The virtual currency is so volatile that it rocketed up 10 percent just from Segal’s vague show of faith.

Gavin Andresen

Gavin Andresen
Software developer Gavin Andresen also says he is not the bitcoin creator.

A software developer based in Massachusetts, Andresen worked alongside Nakomoto on bitcoin’s development. Andresen’s writing is said to closely resemble that of Nakamoto, and he became the “core maintainer” of bitcoin’s open-source code when the founder reportedly left the project in 2010.

To that end, some think that Nakamoto didn’t “leave,” but rather that Andresen just abandoned his dual identity.

So deep is Andresen’s knowledge of bitcoin that, according to a post on the software developer’s Twitter page, he provided the CIA with a tutorial on the virtual currency. He worked full-time at the Bitcoin Foundation advocacy group and, via his website, he maintains that it’s a “bad assumption” to “assume that the people who worked on bitcoin in the early years are fabulously wealthy.”

Andresen denies being Nakamoto, and other project developers have said he is not.

Vili Lehdonvirta

Vili Lehdonvirta
Is Finnish professor Vili Lehdonvirta behind bitcoin? He says no.

An early frontrunner for Nakamoto’s real identity who was singled out in a New Yorker article, Lehdonvirta is a former video-game designer based in Finland. He served on the advisory board of a Finnish organization that pushed for online privacy.
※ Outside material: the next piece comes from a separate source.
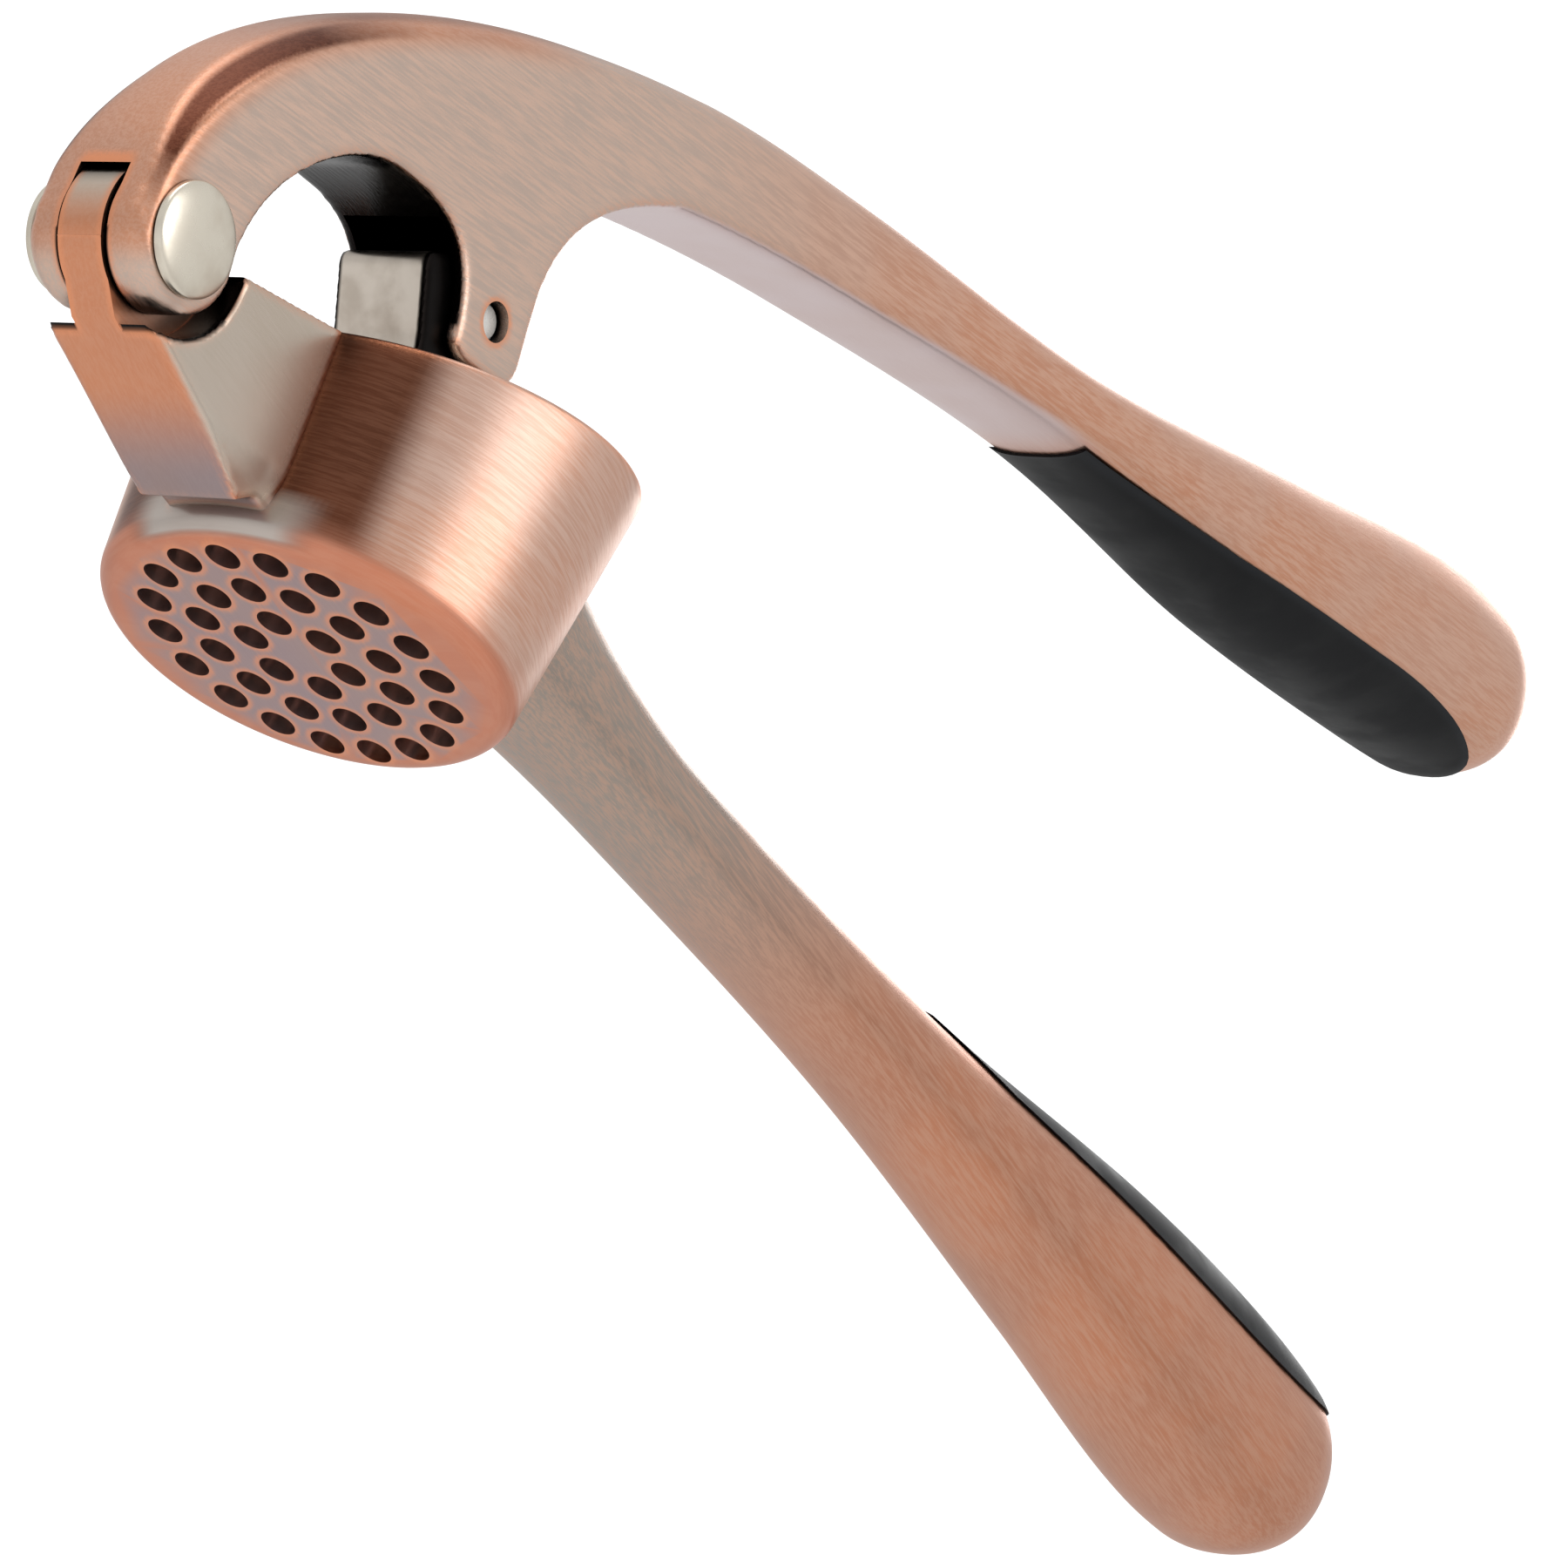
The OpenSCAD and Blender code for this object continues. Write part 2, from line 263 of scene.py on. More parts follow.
upper = {
    "sections": [
        [8, 32, 41.5, 5.3, 4, 9],
        [20, 35.5, 45, 5.3, 3.6, 9],
        [44, 38.5, 47, 5.1, 3, 7],
        [80, 40.5, 48, 6, 2.5, 3],
        [116, 38, 53, 8, 2.2, 2.2],
        [146, 38.5, 57, 8.5, 2.2, 2.2],
        [168, 40, 55, 8, 2.2, 2.2]],
    "end": 164.5,
    "halfWidth": 5.3,
    "bossRadius": 5.1,
    "slotWidth": 4.4,
    "slotRadius": 5.75,
    "lugSlotWidth": 8.7,
    "barrelRadius": 2.5,
    "pinRadius": 1.5,
    "forkRoom": ((-8, -8), (6.5, -8), (4.5, 0), (2, 5.3), (-5, 2.8), (-8, 2.8)),  # from the hinge
    "lugRoom": ((-9.2, -2.5), (-9.4, 3.6), (-7.6, 5), (-2, 4.6),                  # from the pin
                (2.2, 3.6), (4.2, 1), (6, -8), (-6, -8)),
    # edge of the crown, at shares of the way from the hinge to the handle: how
    # far it reaches down the side, and what it takes off each side at the top
    "cornerReach": ((0, 0.06, 0.2, 0.45, 1.0), (0.9, 0.9, 1.5, 2.1, 2.6)),
    "cornerDepth": ((0, 0.06, 0.2, 0.45, 0.8, 1.0), (0.9, 0.9, 3.0, 4.0, 4.0, 2.6)),
    "voxel": 0.32,
}

lower = {
    "sections": [
        [10, 8, 22.5, 8.5, 2.4, 2.4],
        [24, 10.5, 20.5, 6.5, 2.4, 2.4],
        [40, 12.5, 20.5, 5.7, 2.4, 2.4],
        [80, 16, 25.5, 6.5, 2.2, 2.2],
        [118, 16.5, 33, 8, 2.2, 2.2],
        [146, 16.5, 36.5, 8.5, 2.2, 2.2],
        [168, 21, 36, 8, 2.2, 2.2]],
    "end": 163.5,
    "hopperLength": 14.2,
    "hopperWidth": 16.6,
    "flareLength": 0.102,
    "flareWidth": 0.098,
    "drift": -0.061,
    "rimHeight": 19.6,
    "rimTilt": 11,
    "wall": 1.5,
    "rimRound": 0.45,
    "sieve": 1.9,
    "holeRadius": 1.35,
    "holePitch": 3.75,
    "baseRound": 1.6,
    "neckWidth": 10,
    "neckLowWidth": 8.6,
    "seatRadius": 6.65,
    "tongueRadius": 5.3,
    "tongueWidth": 3.8,
    "tongueBore": 2.56,
    "tongueWeb": [(-37.2, 6.9), (-32.5, 3.7), (-24, 2.35), (-24, 11), (-29, 12.5)],
    "voxel": 0.32,
}

grips = {"start": 80, "proud": 0.25}

crown = curve((-37.8, 9.5), (-38.5, 27), (-13.5, 40.5), (20, 44.8), 60)
archInside = (curve((-3.5, 17), (-4, 22), (-7, 24), (-13.5, 24))
              + curve((-14, 24), (-19, 24), (-27.5, 18.5), (-28, 11)))
lugBack = curve((18, 35.2), (8, 31.5), (4.5, 27), (4.5, 20))
archOutline = (crown + lugBack + [(4.5, 16), (3.5, 14.5), (-2, 14.5), (-3.5, 15.5)]
               + archInside + [(hinge.x, hinge.z)])
upperSplit = [(grips["start"], 41), (105, 41.2)] + curve((130, 42), (150, 43), (160, 40), (161, 35))
lowerSplit = [(grips["start"], 25), (92, 25.5)] + curve((104, 27), (128, 30), (160, 31), (161, 38))


def gripRoom(split, far):
    return plate("room", split + [(split[-1][0], far), (grips["start"], far)], -20, 20)


def newGroup(name, inputs, outputs):
    group = bpy.data.node_groups.new(name, "ShaderNodeTree")
    for label, kind, value in inputs:
        s = group.interface.new_socket(label, in_out="INPUT", socket_type="NodeSocket" + kind)
        if value is not None:
            s.default_value = value
    for label, kind in outputs:
        group.interface.new_socket(label, in_out="OUTPUT", socket_type="NodeSocket" + kind)
    return group, group.nodes.new("NodeGroupInput"), group.nodes.new("NodeGroupOutput")


def mathNode(tree, how, a, b=None):
    node = tree.nodes.new("ShaderNodeMath")
    node.operation = how
    for i, v in enumerate((a, b)):
        if v is None:
            continue
        if isinstance(v, (int, float)):
            node.inputs[i].default_value = v
        else:
            tree.links.new(v, node.inputs[i])
    return node.outputs[0]


def spread(tree, value, low, high, toLow=0.0, toHigh=1.0):
    node = tree.nodes.new("ShaderNodeMapRange")
    node.interpolation_type = "SMOOTHSTEP"
    tree.links.new(value, node.inputs["Value"])
    for socket, v in zip(("From Min", "From Max", "To Min", "To Max"), (low, high, toLow, toHigh)):
        node.inputs[socket].default_value = v
    return node.outputs["Result"]


def noise(tree, vector, scale, detail=3.0, roughness=0.55):
    node = tree.nodes.new("ShaderNodeTexNoise")
    node.inputs["Scale"].default_value = scale
    node.inputs["Detail"].default_value = detail
    node.inputs["Roughness"].default_value = roughness
    tree.links.new(vector, node.inputs["Vector"])
    return node.outputs["Fac"]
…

He says he is not Nakamoto.

Paul Le Roux

Paul Le Roux
Coder and a criminal kingpin, Paul Le Roux’s name has also been floated as the real Nakomoto.

A Zimbabwe-born criminal mastermind who aimed to create a black-market version of Amazon, Le Roux pleaded guilty in 2014 to drug trafficking, selling technology to Iran and participation in several murders. In 2020, he received a 25-year prison sentence.

He is also a savvy writer of computer code. Evan Ratliffe, author of “The Mastermind,” a book about Le Roux and his crimes, heard about Le Roux being mentioned in a bitcoin-related lawsuit. That set Ratliffe on a quest for evidence that would tie his book subject to Nakamoto.

“Le Roux,” Ratliffe wrote in Wired, “was the odds-on solution to the mystery of who created bitcoin.”

But Ratliffe then admitted that most of the evidence could be attributed to coincidence.

Nick Szabo

Nick Szabo
Nick Szabo is known for his research work in cryptocurrency.

Szabo, an American computer scientist specializing in cryptocurrency research, once created a decentralized currency called “bit gold,” but never put it into operation. His theoretical crypto bore a stark resemblance to bitcoin. Some people believe that this makes him a potential candidate to be the real Nakamoto. But Szabo denies it.

Whoever Nakomoto is, Aswath Damodaran, professor of finance at New York University, said, “He’s a billionaire now. He kept more than 1 million bitcoins.” And he’s not surprised by the creator’s low profile: “Bitcoin was designed by paranoid geeks for paranoid geeks.”

At least bitcoin has made some of those nervous nerds rich enough to afford new mansions and — yes — Teslas.